Il a cité à cet égard les inventions romanesques de l’écrivain, essayiste et poète Edouard Dujardin, connu surtout pour son roman « Les lauriers sont coupés » (1887), où il emploie pour la première fois le « monologue intérieur », mais aussi la théorie du poème en prose de Charles Baudelaire au milieu du 19ème siècle.

En outre, l’éminent professeur a relevé que Baudelaire a un rôle essentiel dans la critique artistique, en sens qu’il a inventé de nouvelles catégories esthétiques. Il esquisse les traits qui vont caractériser la modernité, à savoir l’esthétique de l’abstrait, de l’insaisissable et de la sensation.

Il a, en outre, évoqué l’exemple de l’écrivaine française, Nathalie Sarraute qui affirmait en 1964 que « la littérature m’apparait comme une course de relais. Chacun prend le témoin des mains d’un écrivain qui l’a précédé. Il n’est pas possible de revenir en arrière, ni même de rester sur place ».

Par ailleurs, a noté le conférencier, les livres numériques ont commencé à affluer sur le marché et représentent aux États-Unis moins de 20 % du chiffre d’affaires de l’édition, contre 7,6% en France et seulement 4,2 % pour la littérature.

→ Lire aussi : L’influence croisée entre littératures du Maghreb et de l’Orient arabe

Le seul domaine où le chiffre d’affaires de l’édition a progressé est celui du livre professionnel, à savoir les livres de médecine et du droit, avec une hausse d’environ 50 %, a-t-il fait observer, tout en constatant que le livre numérique n’a pas remplacé le livre papier, mais il le complète.

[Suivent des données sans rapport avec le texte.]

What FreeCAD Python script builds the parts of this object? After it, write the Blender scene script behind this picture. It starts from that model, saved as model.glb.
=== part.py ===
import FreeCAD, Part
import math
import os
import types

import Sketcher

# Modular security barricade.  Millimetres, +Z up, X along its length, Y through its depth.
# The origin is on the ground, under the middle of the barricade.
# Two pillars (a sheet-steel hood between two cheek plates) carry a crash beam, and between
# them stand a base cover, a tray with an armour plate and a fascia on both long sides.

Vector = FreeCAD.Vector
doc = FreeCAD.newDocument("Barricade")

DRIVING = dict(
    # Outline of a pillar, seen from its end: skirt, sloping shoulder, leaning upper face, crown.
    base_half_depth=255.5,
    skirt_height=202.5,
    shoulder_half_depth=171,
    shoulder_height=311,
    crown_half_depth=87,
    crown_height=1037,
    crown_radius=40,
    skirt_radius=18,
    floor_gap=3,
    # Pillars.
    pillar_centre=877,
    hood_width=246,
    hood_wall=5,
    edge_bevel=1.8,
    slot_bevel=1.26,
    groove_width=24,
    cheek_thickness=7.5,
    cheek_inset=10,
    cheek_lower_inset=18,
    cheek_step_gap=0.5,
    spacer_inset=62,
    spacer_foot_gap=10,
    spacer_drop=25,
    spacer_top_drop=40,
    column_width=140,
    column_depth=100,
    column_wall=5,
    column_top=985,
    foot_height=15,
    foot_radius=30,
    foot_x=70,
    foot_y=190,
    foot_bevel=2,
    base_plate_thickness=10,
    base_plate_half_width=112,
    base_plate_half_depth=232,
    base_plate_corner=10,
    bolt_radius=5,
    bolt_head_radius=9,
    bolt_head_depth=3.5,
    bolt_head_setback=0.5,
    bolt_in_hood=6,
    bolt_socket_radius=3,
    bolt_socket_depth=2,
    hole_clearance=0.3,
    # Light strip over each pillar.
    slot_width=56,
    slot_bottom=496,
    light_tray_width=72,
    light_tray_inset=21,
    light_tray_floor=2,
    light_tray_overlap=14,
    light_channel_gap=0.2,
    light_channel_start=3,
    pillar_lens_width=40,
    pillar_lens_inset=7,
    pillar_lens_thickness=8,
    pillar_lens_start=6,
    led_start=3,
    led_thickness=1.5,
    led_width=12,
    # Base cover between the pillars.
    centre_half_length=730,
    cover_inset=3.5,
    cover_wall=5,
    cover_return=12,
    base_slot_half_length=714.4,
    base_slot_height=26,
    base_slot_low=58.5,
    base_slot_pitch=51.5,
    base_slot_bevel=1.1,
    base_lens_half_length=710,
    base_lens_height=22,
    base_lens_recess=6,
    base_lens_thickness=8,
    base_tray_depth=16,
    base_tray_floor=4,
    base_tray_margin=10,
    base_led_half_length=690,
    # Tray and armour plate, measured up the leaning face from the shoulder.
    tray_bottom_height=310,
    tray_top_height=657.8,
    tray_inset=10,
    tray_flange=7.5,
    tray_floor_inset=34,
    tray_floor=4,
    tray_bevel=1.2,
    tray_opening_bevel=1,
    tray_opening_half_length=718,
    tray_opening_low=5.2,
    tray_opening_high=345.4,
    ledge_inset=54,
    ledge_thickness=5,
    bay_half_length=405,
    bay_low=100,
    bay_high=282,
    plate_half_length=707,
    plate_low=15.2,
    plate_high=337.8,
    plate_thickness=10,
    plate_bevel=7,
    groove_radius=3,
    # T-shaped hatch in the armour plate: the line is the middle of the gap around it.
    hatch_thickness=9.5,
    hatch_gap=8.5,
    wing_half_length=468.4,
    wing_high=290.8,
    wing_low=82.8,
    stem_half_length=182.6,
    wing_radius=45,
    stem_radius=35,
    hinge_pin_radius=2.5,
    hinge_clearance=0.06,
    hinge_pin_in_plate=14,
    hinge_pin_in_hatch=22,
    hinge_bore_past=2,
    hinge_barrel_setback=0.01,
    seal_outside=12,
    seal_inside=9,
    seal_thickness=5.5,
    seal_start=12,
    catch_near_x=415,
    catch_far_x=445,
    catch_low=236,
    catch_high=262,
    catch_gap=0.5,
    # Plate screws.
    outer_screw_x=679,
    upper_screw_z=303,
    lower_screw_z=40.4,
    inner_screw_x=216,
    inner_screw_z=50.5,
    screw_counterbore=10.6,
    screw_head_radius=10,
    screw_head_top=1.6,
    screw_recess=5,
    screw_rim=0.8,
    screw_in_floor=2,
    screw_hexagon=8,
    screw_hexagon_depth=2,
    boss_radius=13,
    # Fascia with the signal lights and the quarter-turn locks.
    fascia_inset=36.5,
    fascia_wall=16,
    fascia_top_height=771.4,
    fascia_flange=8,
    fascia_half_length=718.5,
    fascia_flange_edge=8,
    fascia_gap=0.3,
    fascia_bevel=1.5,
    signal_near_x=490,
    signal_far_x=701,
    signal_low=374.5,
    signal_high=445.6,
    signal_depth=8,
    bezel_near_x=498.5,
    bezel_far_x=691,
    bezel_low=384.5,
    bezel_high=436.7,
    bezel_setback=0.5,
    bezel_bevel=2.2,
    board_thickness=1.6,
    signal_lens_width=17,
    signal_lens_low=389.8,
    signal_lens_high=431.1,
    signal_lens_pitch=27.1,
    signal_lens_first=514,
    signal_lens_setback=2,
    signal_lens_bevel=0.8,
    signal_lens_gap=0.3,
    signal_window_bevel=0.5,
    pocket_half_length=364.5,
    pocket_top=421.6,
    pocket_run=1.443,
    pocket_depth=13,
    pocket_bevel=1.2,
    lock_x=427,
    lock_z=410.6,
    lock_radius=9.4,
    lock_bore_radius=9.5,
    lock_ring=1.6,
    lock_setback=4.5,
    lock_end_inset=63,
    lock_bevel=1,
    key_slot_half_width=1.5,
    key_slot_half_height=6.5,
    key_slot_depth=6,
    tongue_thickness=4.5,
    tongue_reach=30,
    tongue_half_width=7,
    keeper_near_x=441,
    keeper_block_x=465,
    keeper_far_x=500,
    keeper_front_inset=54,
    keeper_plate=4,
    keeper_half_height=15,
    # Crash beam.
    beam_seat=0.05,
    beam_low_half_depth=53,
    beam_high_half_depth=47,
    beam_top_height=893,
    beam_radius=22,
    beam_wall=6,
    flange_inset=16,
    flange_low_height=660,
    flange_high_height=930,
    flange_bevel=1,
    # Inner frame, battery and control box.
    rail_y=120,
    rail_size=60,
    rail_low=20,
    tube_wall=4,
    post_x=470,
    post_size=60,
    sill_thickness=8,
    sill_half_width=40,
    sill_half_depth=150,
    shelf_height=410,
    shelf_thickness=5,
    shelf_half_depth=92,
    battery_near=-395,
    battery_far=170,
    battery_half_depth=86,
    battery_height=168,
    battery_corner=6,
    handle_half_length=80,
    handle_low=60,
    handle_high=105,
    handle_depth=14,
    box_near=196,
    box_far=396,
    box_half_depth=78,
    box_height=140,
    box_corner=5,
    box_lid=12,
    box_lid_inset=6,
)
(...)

Un livre papier a une odeur, une texture, aide à la mémorisation et peut se prêter et s’offrir, a-t-il expliqué.

Le secrétaire perpétuel de l’Académie du Royaume du Maroc, Abdeljalil Lahjomri, a de son côté indiqué que la conférence d’aujourd’hui aborde la question du progrès et de la modernité, la place de la littérature voire de la créativité littéraire et artistique en général, vu la révolution numérique et les avancées technologiques dans tous les domaines, y compris les perspectives de la production littéraire et artistique dans ses différentes facettes.

M. Lahjomri a également souligné que la littérature est un puissant accélérateur d’innovation, mais aussi un puissant remède pour échapper aux méfaits de l’accélération du changement du rythme du changement lui-même. Sous cet angle, il a fait remarquer qu’il n y a pas un conservatisme dans la littérature et que celle-ci ne peut vivre sans lecture.

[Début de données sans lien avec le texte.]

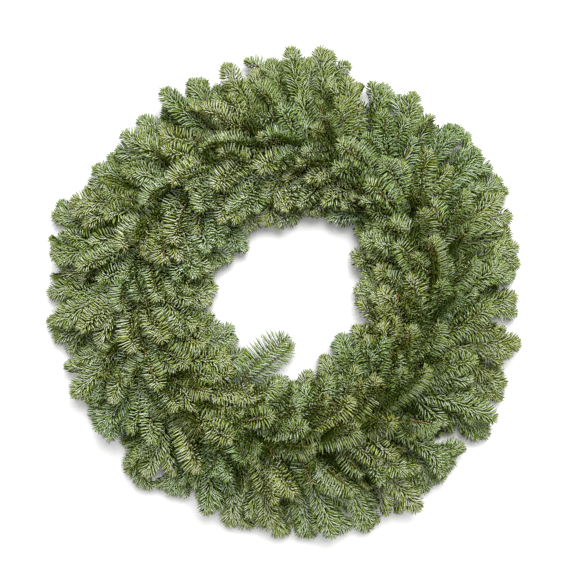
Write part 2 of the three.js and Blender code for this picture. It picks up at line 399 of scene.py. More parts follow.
def tube(path_points, radii, sides, up=UP):
    """A closed tube: its vertices, its triangles and each vertex's share of the way."""
    points = np.asarray(path_points, float)
    tangents = unit(np.gradient(points, axis=0))
    level = perpendicular(tangents, np.broadcast_to(up, points.shape))
    across = np.cross(tangents, level)
    angles = (np.arange(sides) * 2 * math.pi / sides)[None, :, None]
    outward = np.cos(angles) * level[:, None] + np.sin(angles) * across[:, None]
    rings = points[:, None] + np.asarray(radii, float)[:, None, None] * outward
    count = len(points)
    this, after = np.arange(sides), (np.arange(sides) + 1) % sides
    last_ring = (count - 1) * sides
    first, last = count * sides, count * sides + 1
    caps = np.concatenate([
        np.stack([np.full(sides, first), after, this], -1),
        np.stack([np.full(sides, last), last_ring + this, last_ring + after], -1),
    ])
    vertices = np.concatenate([rings.reshape(-1, 3), points[:1], points[-1:]])
    share = np.concatenate([np.repeat(np.linspace(0, 1, count), sides), [0, 1]])
    return vertices, np.concatenate([skin(count, sides), caps]), share


def both_sides(rows):
    """The same rows on the other side too, half a step further along."""
    rows = np.array(rows)
    return np.concatenate([rows, rows * (-1, 1, 1, 1, 1, 1, 1) + (0, 0, 0, 0, 0, 0, 0.5)])


# The rows of needles of a shoot: the angle from its upper side at which they grow, their lean
# away from the twig at the root and at the tip, their length, how far they bend towards the
# upper side, their painted light (low for the rows below the twig, as painted shade), and how far
# they are shifted along the twig.
MAIN_ROWS = both_sides([
    (9, 58, 48, 0.60, 0.00, 1.0, 0.25),
    (30, 71, 62, 0.76, 0.14, 1.0, 0.62),
    (55, 76, 67, 0.92, 0.34, 1.0, 0.54),
    (80, 80, 71, 1.04, 0.55, 0.62, 0.5),
    (106, 84, 74, 1.12, 0.78, 0.1, 0.0),
])
SIDE_ROWS = both_sides([
    (10, 58, 48, 0.62, 0.00, 1.0, 0.25),
    (42, 73, 65, 0.86, 0.28, 1.0, 0.56),
    (74, 79, 70, 1.02, 0.52, 0.55, 0.5),
    (104, 84, 74, 1.10, 0.76, 0.04, 0.0),
])
FLAT_ROWS = np.array([
    (-40, 78, 70, 0.78, 0.12, 0.75, 0.0),
    (-66, 86, 80, 1.12, 0.12, 0.75, 0.0),
    (-90, 89, 83, 1.22, 0.12, 0.5, 0.06),
    (34, 56, 47, 0.56, 0.12, 0.75, 0.5),
    (62, 60, 50, 0.76, 0.12, 0.75, 0.5),
    (88, 62, 52, 0.88, 0.12, 0.5, 0.45),
])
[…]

Un cycle de conférences a été mis en place en 2018-2019 dans le cadre des initiatives de l’Académie du Royaume du Maroc et du Collège de France au Maroc en faveur du rayonnement de la pensée scientifique, de la promotion du débat d’idées, du dialogue entre les cultures et de la recherche de haut niveau. Il est en effet question de faire intervenir des professeurs et chercheurs du Collège de France, d’origines et disciplines différentes, avec pour objectif d’examiner l’état des processus de modernisation dans les différents champs de la société comme dans les diverses aires culturelles.

Professeur et historien de la littérature française né en 1950 à Bruxelles, Antoine Compagnon a enseigné à la Sorbonne et à l’université Columbia de New York. Il est depuis 2006 professeur titulaire au Collège de France de la chaire de « Littérature française moderne et contemporaine : histoire, critique, théorie ».

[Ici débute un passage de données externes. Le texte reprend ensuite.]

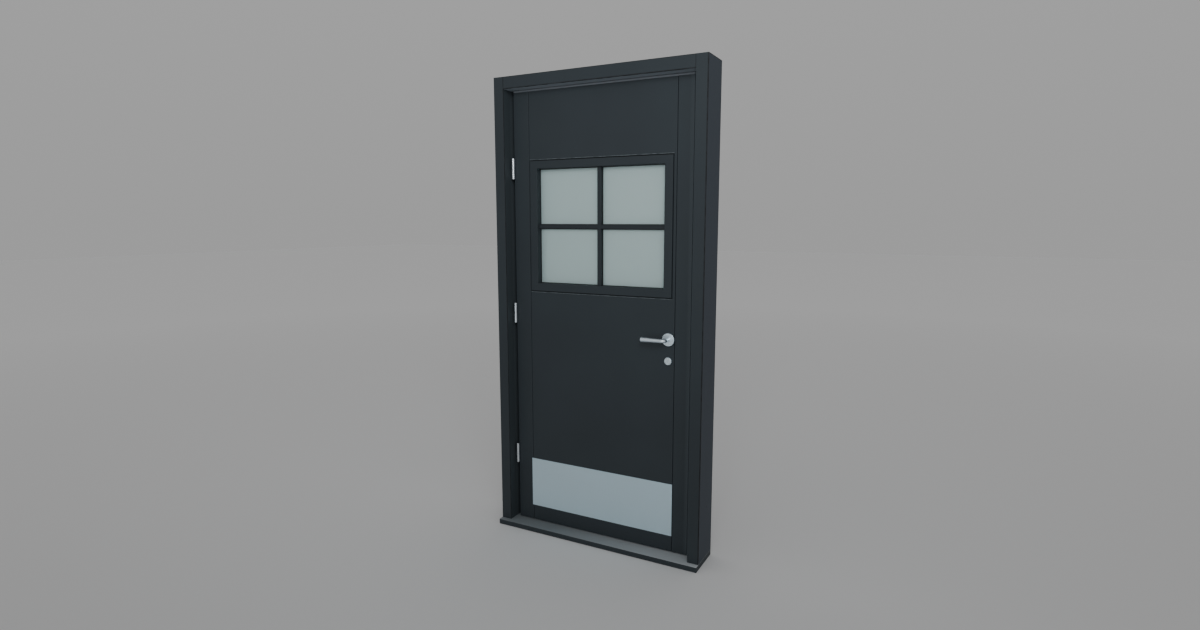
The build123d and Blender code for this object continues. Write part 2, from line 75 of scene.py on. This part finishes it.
def blend_colors(tree, factor, first, second):
    """Colour between two colours, by a factor from 0 to 1. Each may be a colour or an output."""
    mix = tree.nodes.new("ShaderNodeMix")
    mix.data_type = "RGBA"
    tree.links.new(factor, mix.inputs["Factor"])
    for socket, color in ((mix.inputs[6], first), (mix.inputs[7], second)):
        if isinstance(color, tuple):
            socket.default_value = (*color, 1.0)
        else:
            tree.links.new(color, socket)
    return mix.outputs[2]


def press_in(tree, shader, height, strength, depth):
    """Bump from a height between 0 and 1, depth metres deep."""
    bump = tree.nodes.new("ShaderNodeBump")
    bump.inputs["Strength"].default_value = strength
    bump.inputs["Distance"].default_value = depth
    tree.links.new(height, bump.inputs["Height"])
    tree.links.new(bump.outputs["Normal"], shader.inputs["Normal"])


def near_line(tree, place, along, point, width):
    """1 on a straight line through a point along X, Y or Z, falling to 0 at width metres away."""
    across = [0.0 if axis == along else 1.0 for axis in "XYZ"]
    flat = tree.nodes.new("ShaderNodeVectorMath")
    flat.operation = "MULTIPLY"
    flat.inputs[1].default_value = across
    tree.links.new(place, flat.inputs[0])
    apart = tree.nodes.new("ShaderNodeVectorMath")
    apart.operation = "DISTANCE"
    apart.inputs[1].default_value = [a * p for a, p in zip(across, point)]
    tree.links.new(flat.outputs["Vector"], apart.inputs[0])
    return spread(tree, apart.outputs["Value"], 1.0, 0.0, width * 0.35, width)


def both(tree, first, second):
    """The share of a place that is inside both of two zones."""
    join = tree.nodes.new("ShaderNodeMath")
    join.operation = "MULTIPLY"
    tree.links.new(first, join.inputs[0])
    tree.links.new(second, join.inputs[1])
    return join.outputs["Value"]


def near_level(tree, place, axis, level, full, none):
    """1 up to full metres either side of a level of X, Y or Z, falling to 0 at none metres."""
    parts = tree.nodes.new("ShaderNodeSeparateXYZ")
    tree.links.new(place, parts.inputs["Vector"])
    apart = tree.nodes.new("ShaderNodeMath")
    apart.operation = "SUBTRACT"
    apart.inputs[1].default_value = level
    tree.links.new(parts.outputs[axis], apart.inputs[0])
    size = tree.nodes.new("ShaderNodeMath")
    size.operation = "ABSOLUTE"
    tree.links.new(apart.outputs["Value"], size.inputs[0])
    return spread(tree, size.outputs["Value"], 1.0, 0.0, full, none)


def powder_coat(name, color, arrises=(), zones=()):
    """Matt powder coat: fine orange peel, faint clouding, zones of painted light and thin dark
    lines of painted shade along arrises.

    An arris is (axis, point, width) and gets a line of painted shade. One that is given a painted
    highlight instead adds its colour and how far it reaches either side of the middle. A zone is a
    colour of painted light or shade, then limits for near_level."""
    cloud_size = 0.35
    blotch_size = 0.03
    peel_size = 0.0016
    highlight_end = 0.002
    material, tree, shader, place = new_finish(name, color, 0.0, 0.6)
    shader.inputs["Specular IOR Level"].default_value = 0.35
    cloud = spread(tree, grain(tree, place, cloud_size), 0.0, 1.0)
    darker = tuple(0.93 * c for c in color)
    lighter = tuple(1.07 * c for c in color)
    coat = blend_colors(tree, cloud, darker, lighter)
    # Zones paint light or shade over the coat.
    for zone_color, *limits in zones:
        inside = near_level(tree, place, *limits[0])
        for limit in limits[1:]:
            inside = both(tree, inside, near_level(tree, place, *limit))
        coat = blend_colors(tree, inside, coat, zone_color)
    blotches = grain(tree, place, blotch_size)
    # Arrises paint thin lines of shade, or of highlight where a highlight colour is given.
    for along, point, width, *highlighted in arrises:
        uneven = spread(tree, blotches, 0.25 if highlighted else 0.7, 1.0, 0.4, 0.6)
        line = both(tree, near_line(tree, place, along, point, width), uneven)
        line_color = tuple(0.04 * c for c in color)
        if highlighted:
            line_color, reach = highlighted
            middle = near_level(tree, place, along, 0.0, reach, reach + highlight_end)
            line = both(tree, line, middle)
        coat = blend_colors(tree, line, coat, line_color)
    tree.links.new(coat, shader.inputs["Base Color"])
    peel = grain(tree, place, peel_size)
    tree.links.new(spread(tree, peel, 0.56, 0.64), shader.inputs["Roughness"])
    press_in(tree, shader, peel, 0.25, 0.00008)
    return material


def give(material, *names):
    """Puts a material on CAD nodes."""
    for name in names:
        mesh = nodes[name].data
        mesh.materials.clear()
        mesh.materials.append(material)


anthracite = (0.028, 0.036, 0.042)
# Painted light: the sill's top is paler, and paler still towards the right end, a painted sheen.
painted_top_light = (0.19, 0.213, 0.224)
painted_sheen = (0.45, 0.48, 0.50)
sheen_end = 0.52
sheen_reach = 0.75
sill_top = 0.024
at_face = (0.0005, 0.001)
give(powder_coat("sill_coat", anthracite, zones=[
    (painted_top_light, ("Z", sill_top, *at_face)),
    (painted_sheen, ("Z", sill_top, *at_face), ("X", sheen_end, 0.0, sheen_reach)),
]), "sill")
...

Ce spécialiste reconnu de Montaigne, Baudelaire et Proust a su faire rayonner l’étude de la littérature bien au-delà de l’université et de la critique: le cours du Collège de France consacré en 2011 à « l’année 1966 » offre un moment phare de la pensée et de la culture française.

Il a écrit une série d’ouvrages comme « La Troisième République des lettres (1983) », « Proust entre deux siècles (1988) « , « Les Cinq Paradoxes de la modernité 1990 » et « les Anti-modernes, de Joseph de Maistre à Roland Barthes (2005) ». Son plus récent ouvrage est « les Chiffonniers de Paris’’, édité par Gallimard en 2017.

Cette conférence a été marquée par la présence notamment de plusieurs personnalités, dont des membres de l’Académie du Royaume du Maroc, ainsi qu’une pléiade d’universitaires marocains et étrangers, historiens et étudiants doctorants.